→ **What is needed**
What is wanted is an exact restatement of the lines from the one with "for node in" through the one with "from collections import namedtuple", both included, and of no other lines.

── Data for the task

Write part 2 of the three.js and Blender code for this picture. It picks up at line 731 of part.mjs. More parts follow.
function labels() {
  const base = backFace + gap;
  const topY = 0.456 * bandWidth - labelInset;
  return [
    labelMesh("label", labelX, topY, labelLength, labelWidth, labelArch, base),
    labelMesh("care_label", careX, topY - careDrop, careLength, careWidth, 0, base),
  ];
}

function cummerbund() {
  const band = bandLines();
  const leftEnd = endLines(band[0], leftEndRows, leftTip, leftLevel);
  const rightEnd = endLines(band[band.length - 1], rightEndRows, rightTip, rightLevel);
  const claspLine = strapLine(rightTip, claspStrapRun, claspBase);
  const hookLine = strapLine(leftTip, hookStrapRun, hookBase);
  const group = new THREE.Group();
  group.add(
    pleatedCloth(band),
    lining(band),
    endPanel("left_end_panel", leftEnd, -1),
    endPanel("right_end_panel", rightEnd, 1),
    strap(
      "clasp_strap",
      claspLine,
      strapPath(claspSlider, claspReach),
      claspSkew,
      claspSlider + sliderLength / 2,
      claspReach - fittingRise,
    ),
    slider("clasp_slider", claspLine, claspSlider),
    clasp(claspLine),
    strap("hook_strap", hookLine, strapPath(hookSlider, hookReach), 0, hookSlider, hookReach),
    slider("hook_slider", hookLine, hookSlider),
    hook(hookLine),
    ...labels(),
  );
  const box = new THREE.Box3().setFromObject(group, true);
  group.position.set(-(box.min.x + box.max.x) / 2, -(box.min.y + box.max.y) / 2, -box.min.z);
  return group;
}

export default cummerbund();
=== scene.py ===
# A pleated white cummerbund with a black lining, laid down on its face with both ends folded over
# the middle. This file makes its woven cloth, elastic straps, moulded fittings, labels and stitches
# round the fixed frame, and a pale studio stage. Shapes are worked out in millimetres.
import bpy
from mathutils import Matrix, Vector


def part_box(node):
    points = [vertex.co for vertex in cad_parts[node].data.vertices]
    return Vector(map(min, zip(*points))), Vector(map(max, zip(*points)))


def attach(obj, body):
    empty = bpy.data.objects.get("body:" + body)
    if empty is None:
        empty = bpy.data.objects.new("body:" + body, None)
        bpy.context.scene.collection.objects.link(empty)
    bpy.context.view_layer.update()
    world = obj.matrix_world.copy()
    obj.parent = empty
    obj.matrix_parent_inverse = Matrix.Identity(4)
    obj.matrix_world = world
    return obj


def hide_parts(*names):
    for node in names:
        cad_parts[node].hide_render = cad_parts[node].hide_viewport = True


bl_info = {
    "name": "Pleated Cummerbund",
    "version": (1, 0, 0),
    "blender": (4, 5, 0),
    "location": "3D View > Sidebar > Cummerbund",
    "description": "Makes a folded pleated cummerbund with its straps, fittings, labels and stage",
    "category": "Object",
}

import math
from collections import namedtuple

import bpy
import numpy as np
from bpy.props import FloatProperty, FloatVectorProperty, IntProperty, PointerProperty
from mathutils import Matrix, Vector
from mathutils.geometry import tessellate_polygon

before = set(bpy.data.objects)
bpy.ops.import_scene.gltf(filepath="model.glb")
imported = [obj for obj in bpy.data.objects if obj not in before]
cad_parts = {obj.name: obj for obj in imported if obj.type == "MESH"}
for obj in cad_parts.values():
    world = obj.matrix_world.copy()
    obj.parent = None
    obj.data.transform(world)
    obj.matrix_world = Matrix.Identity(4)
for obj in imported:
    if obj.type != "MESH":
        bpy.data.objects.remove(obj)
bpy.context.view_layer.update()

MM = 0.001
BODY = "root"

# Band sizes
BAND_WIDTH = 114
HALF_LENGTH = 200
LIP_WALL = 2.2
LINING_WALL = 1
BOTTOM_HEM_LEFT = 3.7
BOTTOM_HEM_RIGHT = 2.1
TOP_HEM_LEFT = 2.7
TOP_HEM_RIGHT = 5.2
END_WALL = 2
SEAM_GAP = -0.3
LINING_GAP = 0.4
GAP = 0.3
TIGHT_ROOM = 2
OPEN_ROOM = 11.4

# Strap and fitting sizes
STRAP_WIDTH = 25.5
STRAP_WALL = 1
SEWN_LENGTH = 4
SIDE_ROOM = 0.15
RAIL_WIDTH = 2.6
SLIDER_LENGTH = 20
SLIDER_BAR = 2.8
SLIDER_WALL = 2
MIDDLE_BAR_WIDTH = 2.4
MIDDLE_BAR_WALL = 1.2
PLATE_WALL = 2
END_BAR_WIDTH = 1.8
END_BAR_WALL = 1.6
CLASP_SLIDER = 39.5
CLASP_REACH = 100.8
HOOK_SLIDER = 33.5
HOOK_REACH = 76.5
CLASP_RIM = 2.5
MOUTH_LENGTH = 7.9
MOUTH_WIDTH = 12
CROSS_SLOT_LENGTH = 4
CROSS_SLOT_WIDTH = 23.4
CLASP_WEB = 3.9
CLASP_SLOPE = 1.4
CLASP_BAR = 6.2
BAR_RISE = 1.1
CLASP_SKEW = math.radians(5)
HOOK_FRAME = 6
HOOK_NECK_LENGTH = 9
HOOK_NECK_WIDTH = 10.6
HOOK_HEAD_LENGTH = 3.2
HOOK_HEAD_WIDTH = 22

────
── Data for the task

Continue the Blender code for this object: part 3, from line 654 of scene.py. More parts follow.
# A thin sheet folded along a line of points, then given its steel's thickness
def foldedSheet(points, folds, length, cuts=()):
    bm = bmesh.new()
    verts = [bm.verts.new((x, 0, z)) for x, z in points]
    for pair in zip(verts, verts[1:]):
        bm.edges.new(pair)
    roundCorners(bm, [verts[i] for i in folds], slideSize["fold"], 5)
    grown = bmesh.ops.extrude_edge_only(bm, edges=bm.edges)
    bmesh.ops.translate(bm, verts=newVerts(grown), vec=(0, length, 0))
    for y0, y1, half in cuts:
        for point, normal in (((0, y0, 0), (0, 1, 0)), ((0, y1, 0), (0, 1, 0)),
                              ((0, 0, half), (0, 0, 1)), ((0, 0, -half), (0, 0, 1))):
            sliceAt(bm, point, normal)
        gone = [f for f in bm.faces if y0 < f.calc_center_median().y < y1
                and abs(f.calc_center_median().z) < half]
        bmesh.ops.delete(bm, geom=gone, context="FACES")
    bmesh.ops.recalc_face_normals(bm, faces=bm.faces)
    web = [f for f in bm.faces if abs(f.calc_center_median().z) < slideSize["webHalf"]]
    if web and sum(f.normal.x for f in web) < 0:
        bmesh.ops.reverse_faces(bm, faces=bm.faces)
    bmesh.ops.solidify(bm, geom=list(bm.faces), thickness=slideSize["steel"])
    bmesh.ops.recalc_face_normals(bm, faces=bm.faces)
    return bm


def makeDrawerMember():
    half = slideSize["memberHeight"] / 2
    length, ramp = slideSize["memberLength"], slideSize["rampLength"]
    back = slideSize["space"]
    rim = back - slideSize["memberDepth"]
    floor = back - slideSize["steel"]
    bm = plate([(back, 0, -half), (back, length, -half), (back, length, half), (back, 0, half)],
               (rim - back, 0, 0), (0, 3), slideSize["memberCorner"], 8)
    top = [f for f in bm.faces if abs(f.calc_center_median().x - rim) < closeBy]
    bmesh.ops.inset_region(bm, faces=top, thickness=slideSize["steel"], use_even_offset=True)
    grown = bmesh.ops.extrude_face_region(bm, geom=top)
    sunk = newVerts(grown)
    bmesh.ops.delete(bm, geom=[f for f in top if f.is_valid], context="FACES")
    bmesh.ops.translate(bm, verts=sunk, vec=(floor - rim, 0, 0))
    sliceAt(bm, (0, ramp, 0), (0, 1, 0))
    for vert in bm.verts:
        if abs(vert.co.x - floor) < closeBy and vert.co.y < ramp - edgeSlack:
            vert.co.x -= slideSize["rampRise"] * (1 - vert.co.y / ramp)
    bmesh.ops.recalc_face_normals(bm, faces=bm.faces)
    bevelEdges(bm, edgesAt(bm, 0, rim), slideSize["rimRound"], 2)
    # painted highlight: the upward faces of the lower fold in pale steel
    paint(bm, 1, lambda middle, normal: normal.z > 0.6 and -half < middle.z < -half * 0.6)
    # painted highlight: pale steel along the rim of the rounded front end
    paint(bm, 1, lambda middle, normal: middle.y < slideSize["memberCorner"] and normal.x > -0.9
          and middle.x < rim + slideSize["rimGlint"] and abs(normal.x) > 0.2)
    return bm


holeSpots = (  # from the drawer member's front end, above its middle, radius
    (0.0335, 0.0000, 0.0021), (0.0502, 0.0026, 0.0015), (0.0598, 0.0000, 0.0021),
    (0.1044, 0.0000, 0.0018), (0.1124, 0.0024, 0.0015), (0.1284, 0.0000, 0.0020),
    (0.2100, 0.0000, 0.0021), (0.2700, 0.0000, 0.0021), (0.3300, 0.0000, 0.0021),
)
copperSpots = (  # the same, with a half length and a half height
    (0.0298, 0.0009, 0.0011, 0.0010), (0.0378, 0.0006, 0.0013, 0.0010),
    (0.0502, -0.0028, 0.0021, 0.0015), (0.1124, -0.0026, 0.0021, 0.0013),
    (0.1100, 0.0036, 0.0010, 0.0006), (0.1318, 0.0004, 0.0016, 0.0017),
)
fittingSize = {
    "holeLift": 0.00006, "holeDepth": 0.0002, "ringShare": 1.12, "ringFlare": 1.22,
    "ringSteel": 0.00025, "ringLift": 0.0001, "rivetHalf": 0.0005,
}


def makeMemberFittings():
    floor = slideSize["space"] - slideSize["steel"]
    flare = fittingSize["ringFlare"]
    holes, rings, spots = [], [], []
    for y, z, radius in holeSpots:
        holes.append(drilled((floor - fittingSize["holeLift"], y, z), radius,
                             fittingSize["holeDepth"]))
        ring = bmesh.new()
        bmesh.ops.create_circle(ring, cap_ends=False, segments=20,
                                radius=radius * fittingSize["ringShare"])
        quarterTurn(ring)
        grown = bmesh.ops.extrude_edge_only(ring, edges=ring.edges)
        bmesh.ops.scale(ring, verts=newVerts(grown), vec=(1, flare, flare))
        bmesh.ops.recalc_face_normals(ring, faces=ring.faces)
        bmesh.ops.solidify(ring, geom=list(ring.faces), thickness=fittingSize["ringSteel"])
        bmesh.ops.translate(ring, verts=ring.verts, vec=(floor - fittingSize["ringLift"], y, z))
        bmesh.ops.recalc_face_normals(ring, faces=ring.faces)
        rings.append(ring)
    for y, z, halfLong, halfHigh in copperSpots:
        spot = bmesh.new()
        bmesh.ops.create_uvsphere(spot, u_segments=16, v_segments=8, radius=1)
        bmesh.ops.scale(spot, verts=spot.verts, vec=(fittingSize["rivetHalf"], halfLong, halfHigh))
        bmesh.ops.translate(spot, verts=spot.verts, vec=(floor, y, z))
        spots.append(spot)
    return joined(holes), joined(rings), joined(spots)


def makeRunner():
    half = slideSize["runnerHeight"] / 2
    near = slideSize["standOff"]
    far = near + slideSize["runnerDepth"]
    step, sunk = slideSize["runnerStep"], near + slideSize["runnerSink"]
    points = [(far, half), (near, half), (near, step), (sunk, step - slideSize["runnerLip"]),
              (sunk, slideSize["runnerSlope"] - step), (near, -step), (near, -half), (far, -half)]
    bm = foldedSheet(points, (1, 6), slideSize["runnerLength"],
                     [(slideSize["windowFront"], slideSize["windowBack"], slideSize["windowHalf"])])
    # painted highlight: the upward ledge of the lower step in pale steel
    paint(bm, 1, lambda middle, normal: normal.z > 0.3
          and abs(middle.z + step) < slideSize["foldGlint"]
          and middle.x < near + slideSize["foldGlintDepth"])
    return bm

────

→ **Reply**
    for node in names:
        cad_parts[node].hide_render = cad_parts[node].hide_viewport = True


bl_info = {
    "name": "Pleated Cummerbund",
    "version": (1, 0, 0),
    "blender": (4, 5, 0),
    "location": "3D View > Sidebar > Cummerbund",
    "description": "Makes a folded pleated cummerbund with its straps, fittings, labels and stage",
    "category": "Object",
}

import math
from collections import namedtuple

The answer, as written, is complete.